After being nominated for the Prince Claus Award by the Arab Image Foundation in Beirut, an organization dedicated to preservation of old photographs of the Middle East, Van Leo won the award in 2000, and thereafter received heightened global attention and recognition.
In 2001, Akram Zaatari, a Lebanese artist directed Her + Him Van Leo a documentary featuring Van Leo himself. Zaatari decided to use interview footage with Leo to produce a "kind of dialogue with Van-Leo as opposed to a film about him." Zaatari depicts an encounter between Van Leo and an anonymous researcher whose grandmother's picture was taken by Leo in 1959. The documentary discusses the life, work, and art of Van Leo.
Van Leo is the subject of a book edited by Negar Azimi and Karl Bassil of the Arab Image Foundation, published by Archive Books.
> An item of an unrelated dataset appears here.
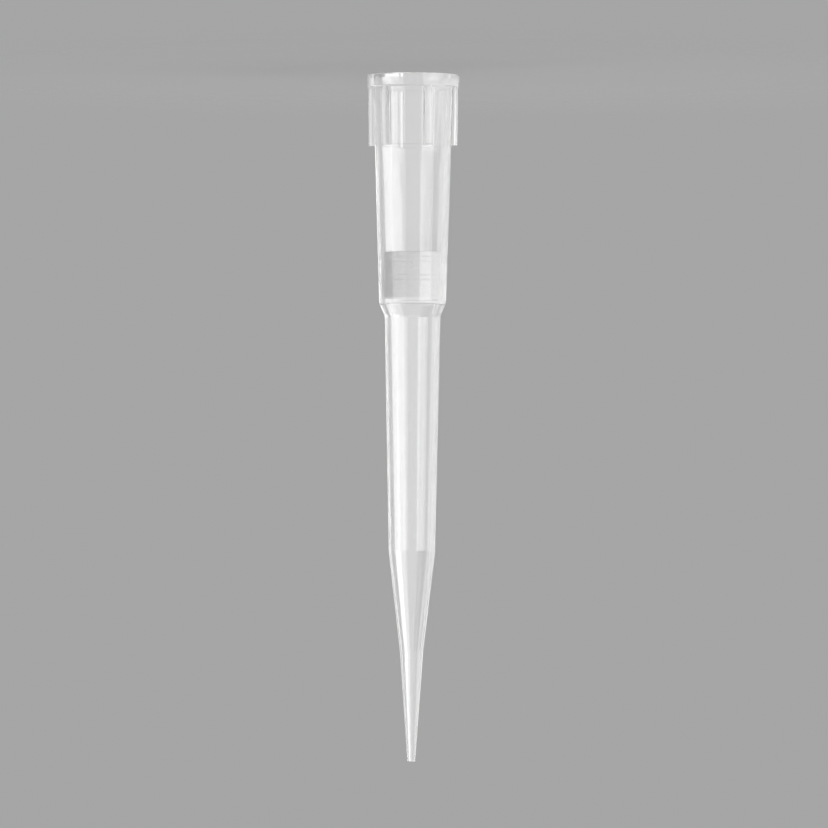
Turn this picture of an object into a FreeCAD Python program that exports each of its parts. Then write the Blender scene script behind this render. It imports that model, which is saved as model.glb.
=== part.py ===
import FreeCAD, Part
import Sketcher
import math
import os

# Filter pipette tip, in millimetres.
#
# The tip stands on its wide end. The origin is the centre of the mouth, and +Z runs up the axis
# to the point. Two sub-parts share that axis:
#   tip_body     the moulded, hollow tip: rim, ribbed collar, socket, shoulder, barrel and point
#   filter_plug  the porous plug that is pressed into the bore, just short of the ledge

# Driving dimensions. Radii are half of a diameter, and heights are measured from the mouth.
DIMENSIONS = {
    # heights along the axis
    "lead_in_height": 0.25,
    "rim_height": 0.945,
    "land_end": 1.45,
    "rib_start": 0.5,
    "rib_end": 5.55,
    "plug_start": 13.89,
    "plug_length": 3.67,
    "shoulder_start": 17.95,
    "ledge_height": 17.96,
    "shoulder_end": 18.95,
    "barrel_end": 37.37,
    "upper_taper_end": 45.24,
    "tip_length": 54.0,
    # outer radii
    "rim_mouth_radius": 3.69,
    "rim_top_radius": 3.595,
    "collar_radius": 3.176,
    "collar_end_radius": 3.038,
    "cone_start_radius": 3.008,
    "shoulder_start_radius": 2.637,
    "shoulder_end_radius": 2.1885,
    "barrel_end_radius": 1.83,
    "upper_taper_radius": 0.929,
    "orifice_rim_radius": 0.311,
    # bore radii
    "mouth_radius": 2.79,
    "land_radius": 2.64,
    "seat_radius": 2.245,
    "throat_radius": 2.19,
    "barrel_bore_radius": 1.79,
    "barrel_end_bore_radius": 1.435,
    "upper_taper_bore_radius": 0.62,
    "orifice_radius": 0.195,
    # ribs around the collar
    "rib_count": 6,
    "rib_width": 0.6,
    "rib_root_radius": 2.85,
    "rib_start_radius": 3.58,
    "rib_end_radius": 3.52,
    # rounding
    "rim_rounding": 0.05,
    "rib_rounding": 0.25,
    "shoulder_rounding": 0.8,
    "plug_rounding": 0.15,
}

SHEET = "dimensions"
FULL_TURN = 360
SAME = 1e-4  # two lengths closer than this are the same length


def bound(alias):
    """The expression that reads one driving dimension."""
    return f"{SHEET}.{alias}"


def add_sheet(document):
    """Writes each driving dimension in a cell of its own, with its name as the cell's alias."""
    sheet = document.addObject("Spreadsheet::Sheet", SHEET)
    for row, (alias, value) in enumerate(DIMENSIONS.items(), start=1):
        sheet.set(f"A{row}", alias)
        sheet.set(f"B{row}", str(value))
        sheet.setAlias(f"B{row}", alias)
    document.recompute()
    return sheet


def origin_feature(body, role):
    """One plane or axis of the body's own origin, such as XZ_Plane."""
    for feature in body.Origin.OriginFeatures:
        if feature.Role == role:
            return feature
    raise LookupError(f"{body.Label} has no {role}")


def add_body(document, label):
    """An empty body at the origin, whose label names its sub-part."""
    body = document.addObject("PartDesign::Body", label)
    body.Label = label
    body.Placement = FreeCAD.Placement()
    return body


def add_sketch(body, name, role):
    """An empty sketch on one of the body's own origin planes."""
    sketch = body.newObject("Sketcher::SketchObject", name)
    sketch.AttachmentSupport = [(origin_feature(body, role), "")]
    sketch.MapMode = "FlatFace"
    return sketch


def add_half_section(body, name, corners):
    """A closed outline of straight lines on the XZ plane.

    Each corner is a pair of dimension names, its radius and its height. A height of None is the
    plane of the mouth.
    """
    sketch = add_sketch(body, name, "XZ_Plane")
    points = []
    for radius, height in corners:
        up = 0.0 if height is None else DIMENSIONS[height]
        points.append(FreeCAD.Vector(DIMENSIONS[radius], up, 0))
    for start, end in zip(points, points[1:] + points[:1]):
        sketch.addGeometry(Part.LineSegment(start, end))
    for index in range(len(points)):
        previous = (index - 1) % len(points)
        sketch.addConstraint(Sketcher.Constraint("Coincident", previous, 2, index, 1))
    for index, (radius, height) in enumerate(corners):
        across = Sketcher.Constraint("DistanceX", -1, 1, index, 1, DIMENSIONS[radius])
        number = sketch.addConstraint(across)
        sketch.setExpression(f"Constraints[{number}]", bound(radius))
        if height is None:
            sketch.addConstraint(Sketcher.Constraint("PointOnObject", index, 1, -1))
            continue
        up = Sketcher.Constraint("DistanceY", -1, 1, index, 1, DIMENSIONS[height])
        number = sketch.addConstraint(up)
        sketch.setExpression(f"Constraints[{number}]", bound(height))
    return sketch


def ring_edges(shape, rings):
    """The names of the circular edges that have one of these (radius, height) pairs."""
    names = []
    for number, edge in enumerate(shape.Edges, start=1):
        if not isinstance(edge.Curve, Part.Circle):
            continue
        for radius, height in rings:
            radius_off = abs(edge.Curve.Radius - DIMENSIONS[radius])
            height_off = abs(edge.Curve.Center.z - height)
            if radius_off < SAME and height_off < SAME:
                names.append(f"Edge{number}")
    return names


def rib_edges(shape):
    """The names of the long outer edges of the ribs."""
    half_width = DIMENSIONS["rib_width"] / 2
    outer = math.hypot(DIMENSIONS["rib_end_radius"], half_width)
    names = []
    for number, edge in enumerate(shape.Edges, start=1):
        top = max(edge.Vertexes, key=lambda vertex: vertex.Z).Point
        bottom = min(edge.Vertexes, key=lambda vertex: vertex.Z).Point
        at_end = abs(top.z - DIMENSIONS["rib_end"]) < SAME
        at_rim = abs(bottom.z - DIMENSIONS["rim_height"]) < SAME
        if at_end and at_rim and abs(math.hypot(top.x, top.y) - outer) < SAME:
            names.append(f"Edge{number}")
    return names


def add_fillet(body, base, name, edges, radius):
    """Rounds the named edges of the base feature with one driving radius."""
    fillet = body.newObject("PartDesign::Fillet", name)
    fillet.Base = (base, edges)
    fillet.setExpression("Radius", bound(radius))
    return fillet


def build_tip_body(document):
    """The hollow moulding: a wall turned about the axis, with ribs round its collar."""
    body = add_body(document, "tip_body")
    wall_section = add_half_section(
        body,
        "wall_section",
        [
            ("mouth_radius", None),
            ("rim_mouth_radius", None),
            ("rim_top_radius", "rim_height"),
            ("collar_radius", "rim_height"),
            ("collar_end_radius", "rib_end"),
            ("cone_start_radius", "rib_end"),
            ("shoulder_start_radius", "shoulder_start"),
            ("shoulder_end_radius", "shoulder_end"),
            ("barrel_end_radius", "barrel_end"),
            ("upper_taper_radius", "upper_taper_end"),
            ("orifice_rim_radius", "tip_length"),
            ("orifice_radius", "tip_length"),
            ("upper_taper_bore_radius", "upper_taper_end"),
            ("barrel_end_bore_radius", "barrel_end"),
            ("barrel_bore_radius", "shoulder_end"),
            ("throat_radius", "ledge_height"),
            ("seat_radius", "ledge_height"),
            ("seat_radius", "plug_start"),
            ("land_radius", "land_end"),
            ("land_radius", "lead_in_height"),
        ],
    )
    wall = body.newObject("PartDesign::Revolution", "wall")
    wall.Profile = wall_section
    wall.ReferenceAxis = (wall_section, ["V_Axis"])
    wall.Angle = FULL_TURN
    document.recompute()

    rim_edges = ring_edges(wall.Shape, [("rim_mouth_radius", 0.0)])
    rounded_rim = add_fillet(body, wall, "rounded_rim", rim_edges, "rim_rounding")
    document.recompute()

    shoulder_rings = [
        ("shoulder_start_radius", DIMENSIONS["shoulder_start"]),
        ("shoulder_end_radius", DIMENSIONS["shoulder_end"]),
    ]
    shoulder_edges = ring_edges(rounded_rim.Shape, shoulder_rings)
    rounded_shoulder = add_fillet(
        body, rounded_rim, "rounded_shoulder", shoulder_edges, "shoulder_rounding"
    )
    document.recompute()

    rib_section = add_half_section(
        body,
        "rib_section",
        [
            ("rib_root_radius", "rib_start"),
            ("rib_start_radius", "rib_start"),
            ("rib_end_radius", "rib_end"),
            ("rib_root_radius", "rib_end"),
        ],
    )
    rib = body.newObject("PartDesign::Pad", "rib")
    rib.Profile = rib_section
    rib.SideType = "Symmetric"
    rib.setExpression("Length", bound("rib_width"))
    document.recompute()

    ribs = body.newObject("PartDesign::PolarPattern", "ribs")
    ribs.Originals = [rib]
    ribs.Axis = (origin_feature(body, "Z_Axis"), [""])
    ribs.Angle = FULL_TURN
    ribs.setExpression("Occurrences", bound("rib_count"))
    body.Tip = ribs
    document.recompute()

    add_fillet(body, ribs, "rounded_ribs", rib_edges(ribs.Shape), "rib_rounding")
    document.recompute()
    print("wall", round(wall.Shape.Volume, 2), "mm3")
    print("rounded shoulder", round(rounded_shoulder.Shape.Volume, 2), "mm3")
    print("with ribs", round(ribs.Shape.Volume, 2), "mm3")
    return body


def build_filter_plug(document):
    """The porous plug: a short cylinder as wide as its seat in the bore, with rounded ends."""
    body = add_body(document, "filter_plug")
    section = add_sketch(body, "plug_section", "XY_Plane")
    section.setExpression("AttachmentOffset.Base.z", bound("plug_start"))
    centre = FreeCAD.Vector(0, 0, 0)
    up = FreeCAD.Vector(0, 0, 1)
    section.addGeometry(Part.Circle(centre, up, DIMENSIONS["seat_radius"]))
    section.addConstraint(Sketcher.Constraint("Coincident", 0, 3, -1, 1))
    radius = Sketcher.Constraint("Radius", 0, DIMENSIONS["seat_radius"])
    number = section.addConstraint(radius)
    section.setExpression(f"Constraints[{number}]", bound("seat_radius"))

    cylinder = body.newObject("PartDesign::Pad", "cylinder")
    cylinder.Profile = section
    cylinder.setExpression("Length", bound("plug_length"))
    document.recompute()

    plug_end = DIMENSIONS["plug_start"] + DIMENSIONS["plug_length"]
    end_rings = [("seat_radius", DIMENSIONS["plug_start"]), ("seat_radius", plug_end)]
    end_edges = ring_edges(cylinder.Shape, end_rings)
    add_fillet(body, cylinder, "rounded_ends", end_edges, "plug_rounding")
    document.recompute()
    return body


def check(document, bodies):
    """Stops the script at the first failed feature or unusable shape."""
    for item in document.Objects:
        if "Invalid" in item.State or "Error" in item.State:
            raise RuntimeError(f"{item.Label} failed: {item.State}")
    for body in bodies:
        if body.Shape.isNull() or not body.Shape.isValid():
            raise RuntimeError(f"{body.Label} has no valid shape")
        if len(body.Shape.Solids) != 1:
            raise RuntimeError(f"{body.Label} isn't one solid")


def main():
    document = FreeCAD.newDocument("pipette_tip")
    add_sheet(document)
    bodies = [build_tip_body(document), build_filter_plug(document)]
    document.recompute()
    check(document, bodies)
    os.makedirs("parts", exist_ok=True)
    for body in bodies:
        body.Shape.exportStep(f"parts/{body.Label}.step")
        box = body.Shape.BoundBox
        size = [round(length, 3) for length in (box.XLength, box.YLength, box.ZLength)]
        print(body.Label, size, "volume", round(body.Shape.Volume, 3), "mm3")


main()
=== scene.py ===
"""Filter pipette tip: a clear ribbed moulding with a porous plug in its bore.

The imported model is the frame. Both of its nodes are made again here as finer surfaces of the
same size, the moulding with its true wall, so that light bends through it as it does in the real
one. Lengths in the dataclasses are millimetres, and meshes are in metres.
"""

import logging
import math
from dataclasses import dataclass, field
from enum import Enum

import bpy
import numpy as np
from mathutils import Matrix, Vector


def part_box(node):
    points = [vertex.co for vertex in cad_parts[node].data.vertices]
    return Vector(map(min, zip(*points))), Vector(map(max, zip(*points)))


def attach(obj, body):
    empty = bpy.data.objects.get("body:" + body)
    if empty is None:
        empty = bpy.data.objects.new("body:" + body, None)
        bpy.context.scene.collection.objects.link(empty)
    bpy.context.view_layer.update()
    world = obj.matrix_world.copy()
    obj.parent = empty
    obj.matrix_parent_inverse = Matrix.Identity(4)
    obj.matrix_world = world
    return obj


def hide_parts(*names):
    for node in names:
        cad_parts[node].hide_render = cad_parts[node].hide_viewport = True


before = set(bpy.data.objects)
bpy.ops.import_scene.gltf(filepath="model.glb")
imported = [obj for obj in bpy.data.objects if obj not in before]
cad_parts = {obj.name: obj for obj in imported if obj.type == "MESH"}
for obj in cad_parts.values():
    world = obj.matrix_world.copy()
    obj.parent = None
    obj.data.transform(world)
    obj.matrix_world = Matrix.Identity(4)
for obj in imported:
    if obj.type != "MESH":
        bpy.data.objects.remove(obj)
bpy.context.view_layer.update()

LOG = logging.getLogger("pipette_tip")
MM = 0.001
TURN = 2 * math.pi
QUARTER = TURN / 4
BODY = "root"
THICKNESS = "thickness"

# Fixed numbers without a pattern, which take the place of a random draw.
SCATTER = np.array([[127.1, 269.5, 113.5], [311.7, 183.3, 271.9], [74.7, 246.1, 124.6]])
SCATTER_GAIN = 43758.5453

Coordinates = tuple[np.ndarray, np.ndarray, np.ndarray]


class Slot(Enum):
    """The record's material slots, one for each piece."""

    MOULDING = "tip_body"
    PLUG = "filter_plug"


# ---------------------------------------------------------------------------------------------
# Surfaces
# ---------------------------------------------------------------------------------------------


def smooth(t: np.ndarray) -> np.ndarray:
    """Eases from 0 to 1: three t squared less two t cubed, with t held between 0 and 1."""
    held = np.clip(t, 0.0, 1.0)
    return held * held * (3.0 - 2.0 * held)


@dataclass(frozen=True)
class Corner:
    """A corner of a section: its radius from the axis, its height, and how far it is rounded."""

    radius: float
    height: float
    rounding: float = 0.0


def rounded_path(corners: list[Corner], spacing: float, arc_steps: int = 5) -> np.ndarray:
    """Walks straight lines between corners and rounds each corner with a tangent arc.

    The arc at a corner starts and ends at rounding times the tangent of half the turn from it.
    From its start, each point lies rounding times the sine of the angle swept so far along the
    way in, and rounding times one less the cosine across it.

    Args:
        corners: the corners in order; the first and the last stay sharp.
        spacing: the longest step along a straight stretch.
        arc_steps: how many steps each arc is cut into.

    Returns:
        An array of (radius, height) rows.
    """
    places = np.array([[c.radius, c.height] for c in corners])
    pieces = [places[:1]]
    for index in range(1, len(corners)):
        here = places[index]
        arrive = here - places[index - 1]
        arrive /= np.linalg.norm(arrive)
        if index == len(corners) - 1 or corners[index].rounding == 0.0:
            arc = here[None]
        else:
            leave = places[index + 1] - here
            leave /= np.linalg.norm(leave)
            cross = arrive[0] * leave[1] - arrive[1] * leave[0]
            turn = math.atan2(cross, float(arrive @ leave))
            side = np.array([-arrive[1], arrive[0]]) * math.copysign(1.0, turn)
            arm = corners[index].rounding * math.tan(abs(turn) / 2)
            sweep = np.linspace(0.0, abs(turn), arc_steps + 1)[:, None]
            along = corners[index].rounding * np.sin(sweep) * arrive
            across = corners[index].rounding * (1.0 - np.cos(sweep)) * side
            arc = here - arm * arrive + along + across
        start = pieces[-1][-1]
        length = float(np.linalg.norm(arc[0] - start))
        steps = max(1, math.ceil(length / spacing))
        between = start + np.linspace(0.0, 1.0, steps + 1)[1:-1, None] * (arc[0] - start)
        pieces += [between, arc]
    return np.concatenate(pieces)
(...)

In 2018, the Institute for Comparative Modernities at Cornell University hosted an exhibition featuring his self portraits entitled Van-Leo: The Reluctant Surrealist which was accompanied by the catalog published by the same title.
Most recently, Van Leo was the subject of a major retrospective at the Hammer Museum in Los Angeles, organized by Negar Azimi.

== Collection and archives ==
Van Leo's photographs and lifetime collection was bequeathed to the American University in Cairo in 1998. The Rare Books and Special Collections Library is currently digitizing his photographs. A subset of images exists at the Beirut-based Arab Image Foundation.

==Awards ==
Van Leo was honoured with a Prince Claus Award in 2000. He was the first photographer ever to win the prestigious prize.